Ericsson AB (Nasdaq: ERIC) hammers home this point in its latest mobility report when it says next-generation 5G networks, which are only just being launched, will cover 40% of the world's population in 2024 and support 1.5 billion customers. That estimate is probably conservative, too. Even in slow-moving Europe, Deutsche Telekom AG (NYSE: DT), the region's biggest operator, expects to cover 99% of Germany's population with a 5G service by the end of 2025. Indeed, it seems highly unlikely that anyone will be talking about 5G with much enthusiasm in 2024. They'll be discussing quantum computing and how 6G can address all the problems 5G hasn't. (See Deutsche Telekom Targets 99% 5G Coverage in Germany by 2025 and When Will 6G Arrive? Hopefully Never, Says BT's McRae.)
Connected people to outnumber connected machines
Despite all this, Ericsson thinks mobile technologies will account for less than a fifth of IoT connections in 2024. For all the excitement about the billions of objects just waiting to be hooked up, there will still be far fewer cellular IoT connections than mobile phone customers in 2024, predicts the Swedish company.
Of course, 4.1 billion is not an insignificant number. It's a big increase from the current figure of 1 billion cellular IoT connections. Cellular will also be increasing its share of the pie, from 13% today to 18% in 2024. The problem is that most of today's cellular connections are handled with sub-optimal 2G technology. The recent emergence of NB-IoT and LTE-M (or whatever the industry is calling it these days), designed specifically with IoT in mind, was supposed to be a cellular IoT catalyst. Do an extra 3.1 billion connections in the next six years really qualify as an explosion?
Probably not in the way service providers would like. For starters, only 1.4 billion cellular IoT connections will be outside North East Asia (read China) in 2024, according to Ericsson. China already appears to account for hundreds of millions of NB-IoT connections, and it's not necessarily because Chinese companies have a unique love for the technology. Put simply, NB-IoT is backed heavily by the Huawei Technologies Co. Ltd. Chinese juggernaut, and a helpful government push is seeding it in all sorts of places. In other parts of the world, it seems destined to remain comparatively niche. Across the whole Americas region, for instance, there will be fewer than 500 million cellular IoT connections in 2024, says Ericsson. (See China Mobile Sees NB-IoT Boom as Profits Rise.)
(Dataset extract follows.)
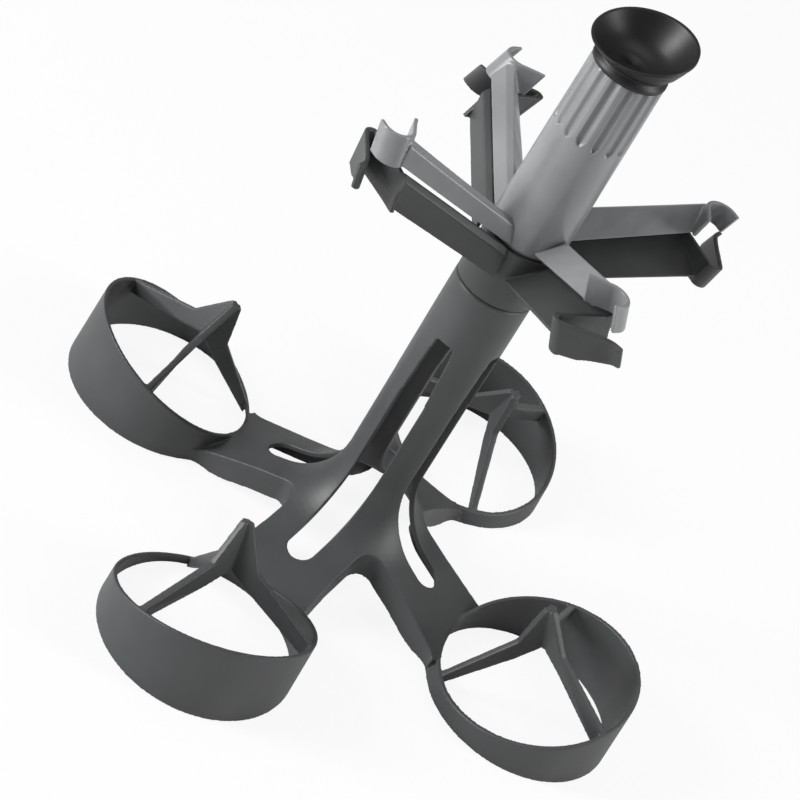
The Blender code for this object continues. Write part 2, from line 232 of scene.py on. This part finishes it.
def gather(name, parts):
    """Put several objects' meshes into one new object at the origin."""
    bpy.context.view_layer.update()
    joined = bmesh.new()
    for part in parts:
        mesh = part.data.copy()
        mesh.transform(part.matrix_world)
        joined.from_mesh(mesh)
        bpy.data.meshes.remove(mesh)
    mesh = bpy.data.meshes.new(name)
    joined.to_mesh(mesh)
    joined.free()
    obj = bpy.data.objects.new(name, mesh)
    bpy.context.collection.objects.link(obj)
    for part in parts:
        bpy.data.objects.remove(part, do_unlink=True)
    return obj


def mould(obj, voxel, rounds):
    """Fuse overlapping solids into one skin with softly rounded edges, as in a moulding."""
    remesh = obj.modifiers.new("fuse", "REMESH")
    remesh.mode = "VOXEL"
    remesh.voxel_size = voxel * MM
    smooth = obj.modifiers.new("soften", "SMOOTH")
    smooth.factor = 0.5
    smooth.iterations = rounds
    bake(obj)
    obj.data.shade_smooth()
    return obj


def arc(centre, radius, start, end, steps):
    points = []
    for i in range(steps + 1):
        angle = math.radians(start + (end - start) * i / steps)
        points.append((centre[0] + radius * math.cos(angle), centre[1] + radius * math.sin(angle)))
    return points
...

What's more, a quadrupling in the number of connections will not translate to a quadrupling in service revenues, because prices are dropping fast. Vodafone Group plc (NYSE: VOD), one of the few operators to break out details of IoT connections and revenues, made €12.91 ($14.57) per IoT connection in the fiscal year ending March 2017. The following year, it made just €10.99 ($12.40) per connection. The rollout of NB-IoT and LTE-M, conceived as low-cost alternatives to non-cellular technologies, will hasten the decline. In its last fiscal year, just 1.6% of Vodafone's revenues came from IoT services. Even if Vodafone grew connections in line with Ericsson's forecast, and held prices steady at last year's rates, IoT would account for just 6.2% of the company's revenues six years from now, assuming there were zero growth in headline sales. The actual percentage seems likely to be much less. (See Vodafone Brings NB-IoT to UK, Starts Trial With Scottish Power.)
So what are the technologies that will account for most of the IoT connections growth? "Most of it is about narrowband, short-range applications where cellular technology is not really that competitive," said Bengt Nordström, the CEO of analyst firm Northstream, during a conversation about IoT several days before Ericsson published its latest report. "The more broadband it is, the better for cellular. The more narrowband, the better for other technologies. And the more indoor, the more alternatives there are." Think of commonly used technologies like WiFi and Bluetooth, for instance.
The answer for some mobile operators will be to offer more than just basic IoT connectivity, providing a service "wrap" and acting as systems integrators for business customers rolling out IoT applications. Yet their efforts to play this role continue to attract skepticism from the likes of Nordström. "If you take a company like Cisco, they have more than 100,000 channel partners to do the legwork to sell to huge corporations, and that is what it takes to address the enterprise segment," he said. "That is a very different business from the one telcos are in today."